Amazon Sidewalk Brings Your Smart Devices With You
Amazon is taking the smart home beyond the home with the launch of its Sidewalk technology.
Set to release later this year, Sidewalk is pitched as a technology that uses Bluetooth Low Energy (BLE), the 900 MHz spectrum, and other frequencies to allow access to your smart devices even when not connected to home wi-fi.
According to Amazon, Sidewalk will provide immediate customer benefits including simplifying setup of new devices, extending devices’ low-bandwidth working ranges, and letting devices remain online and up to date even outside home wi-fi range.
“For example, with Sidewalk, you can continue to receive motion alerts from your security cameras even when your Wi-Fi goes down. Or if your Wi-Fi does not reach your smart lights at the edge of your driveway, Sidewalk will help them stay connected.
“In the future, Sidewalk will also support a range of experiences from using Sidewalk-enabled devices to help find pets or valuables, to smart security and lighting, to diagnostics for appliances and tools,” the company said.

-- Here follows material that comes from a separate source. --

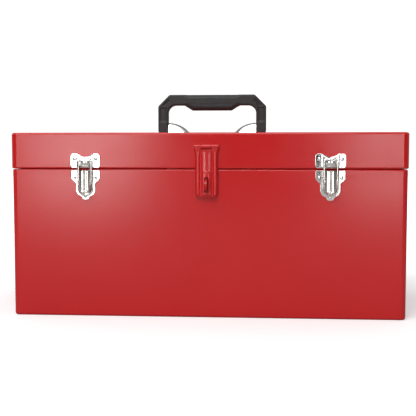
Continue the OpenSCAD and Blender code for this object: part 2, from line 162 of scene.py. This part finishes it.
def zinc_plate():
    mat, tree, shader, where = new_material("zinc_plate")
    cloud = noise(tree, where, 90.0, 4.0)
    colour = two_colours(tree, cloud, (0.56, 0.57, 0.59), (0.70, 0.71, 0.73))
    tree.links.new(colour, shader.inputs["Base Color"])
    shader.inputs["Metallic"].default_value = 1.0
    rough = spread(tree, noise(tree, where, 320.0, 5.0, 0.6), 0.24, 0.40)
    tree.links.new(rough, shader.inputs["Roughness"])
    grain = bump(tree, noise(tree, where, 700.0, 2.0), 0.08, 0.0003)
    tree.links.new(grain, shader.inputs["Normal"])
    return mat


def black_plastic():
    mat, tree, shader, where = new_material("black_plastic")
    cloud = noise(tree, where, 40.0, 3.0)
    colour = two_colours(tree, cloud, (0.021, 0.021, 0.022), (0.025, 0.0245, 0.025))
    tree.links.new(colour, shader.inputs["Base Color"])
    rough = spread(tree, noise(tree, where, 500.0, 3.0), 0.42, 0.56)
    tree.links.new(rough, shader.inputs["Roughness"])
    cells = tree.nodes.new("ShaderNodeTexVoronoi")
    cells.inputs["Scale"].default_value = 1500.0
    tree.links.new(where, cells.inputs["Vector"])
    leather = bump(tree, cells.outputs["Distance"], 0.22, 0.0003)
    grain = bump(tree, noise(tree, where, 5000.0, 1.0), 0.1, 0.0001, leather)
    tree.links.new(grain, shader.inputs["Normal"])
    shader.inputs["Specular IOR Level"].default_value = 0.4
    return mat


MATERIALS = {
    "red_powder_coat": red_powder_coat(),
    "nickel_plate": nickel_plate(),
    "zinc_plate": zinc_plate(),
    "black_plastic": black_plastic(),
}


# ---------------------------------------------------------------- CAD nodes
NO_BEVEL = ("body_shell", "lid_shell", "tray_pan")
FINE_BEVEL = 0.12
WIDER_BEVEL = {
    "handle_backing_left": 0.2,
    "handle_backing_right": 0.2,
    "hasp_hinge_plate": 0.3,
    "hasp_staple": 0.45,
    "tray_handle_sleeve": 0.6,
    "tray_lug_left": 0.3,
    "tray_lug_right": 0.3,
    "tray_long_divider": 0.15,
    "tray_cross_dividers": 0.15,
    "tray_rest_left": 0.15,
    "tray_rest_right": 0.15,
}

for part in frame["record"]["subparts"]:
    obj = nodes[part["node"]]
    obj.data.materials.clear()
    obj.data.materials.append(MATERIALS[part["material_slot"]])
    for poly in obj.data.polygons:
        poly.material_index = 0
        poly.use_smooth = True
    weld = obj.modifiers.new("weld", "WELD")
    weld.merge_threshold = WELD_DISTANCE
    if part["node"] not in NO_BEVEL:
        edge = obj.modifiers.new("edges", "BEVEL")
        edge.width = WIDER_BEVEL.get(part["node"], FINE_BEVEL) * MM
        edge.segments = 2
        edge.limit_method = "ANGLE"
        edge.angle_limit = BEVEL_ANGLE
    shade = obj.modifiers.new("normals", "WEIGHTED_NORMAL")
    shade.keep_sharp = True


# ---------------------------------------------------------------- drawing pressed and moulded pieces
def arc(cx, cy, r, a0, a1, n):
    steps = [math.radians(a0 + (a1 - a0) * i / n) for i in range(n + 1)]
    return [(cx + r * math.cos(a), cy + r * math.sin(a)) for a in steps]


def rounded(points, radii, n):
    """A polygon with each corner rounded to its radius."""
    out = []
    count = len(points)
    for i, p in enumerate(points):
        a = Vector(points[i - 1]) - Vector(p)
        b = Vector(points[(i + 1) % count]) - Vector(p)
        la, lb = a.length, b.length
        a, b = a / la, b / lb
        half = math.acos(max(-1, min(1, a.dot(b)))) / 2
        r = radii[i]
        if r <= 0 or half > math.pi / 2 - 0.02:
            out.append(tuple(p))
            continue
        run = min(r / math.tan(half), la * 0.49, lb * 0.49)
        r = run * math.tan(half)
        centre = Vector(p) + (a + b).normalized() * (r / math.sin(half))
        start = Vector(p) + a * run - centre
        end = Vector(p) + b * run - centre
        a0 = math.atan2(start.y, start.x)
        turn = math.atan2(start.x * end.y - start.y * end.x, start.dot(end))
        angles = [a0 + turn * k / n for k in range(n + 1)]
        out += [(centre.x + r * math.cos(a), centre.y + r * math.sin(a)) for a in angles]
    return out


def resample(loop, step):
    """The loop cut into even lengths of about one step."""
    out = []
    for i, p in enumerate(loop):
        q = loop[(i + 1) % len(loop)]
        length = math.dist(p, q)
        if length < 1e-6:
            continue
        count = max(1, int(round(length / step)))
        dx, dy = q[0] - p[0], q[1] - p[1]
        out += [(p[0] + dx * k / count, p[1] + dy * k / count) for k in range(count)]
    clean = []
    for p in out:
        if not clean or math.dist(p, clean[-1]) > step * 0.2:
            clean.append(p)
    return clean


def edge_distance(points, loops):
    """Each point's distance to the nearest edge, and whether it lies in the sheet and not in a hole."""
    best = np.full(len(points), 1e9)
    inside = np.zeros(len(points), bool)
    for loop in loops:
        a = np.array(loop, float)
        b = np.roll(a, -1, axis=0)
        for p, q in zip(a, b):
            d = q - p
            t = np.clip(((points - p) @ d) / max(d @ d, 1e-12), 0, 1)
            best = np.minimum(best, np.linalg.norm(points - (p + t[:, None] * d), axis=1))
            cross = (p[1] > points[:, 1]) != (q[1] > points[:, 1])
            with np.errstate(divide="ignore", invalid="ignore"):
                x = p[0] + (points[:, 1] - p[1]) * (q[0] - p[0]) / (q[1] - p[1])
            inside ^= cross & (points[:, 0] < x)
    return best, inside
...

Sidewalk will use two types of devices: Sidewalk Bridges, including select Ring Floodlight Cams and Ring Spotlight Cams as well as some Echo devices, will provide connections for Sidewalk-enabled devices – the second type – to access the network.
“Customers with a Sidewalk Bridge can contribute a small portion of their internet bandwidth, which is pooled together to create a shared network that benefits all Sidewalk-enabled devices in a community,” said Amazon.
Amazon has also addressed privacy and security concerns, saying all Sidewalk devices will use three layers of encryption, with the same strong encryption standards required for all applications and devices using the network.
“For customers who choose to pool their bandwidth with neighbors, we ensure owners of other devices cannot view data sent from your devices. Sidewalk is also built with maximum upload limits and bandwidth caps to preserve internet bandwidth for Sidewalk Bridge customers.
“Customers can also choose to turn off network support on Sidewalk Bridges without impacting the original functionality of the device,” the company said.
The first third-party Sidewalk-enabled device, made by Tile, will also launch later this year to help customers find missing items like keys, wallets, and backpacks.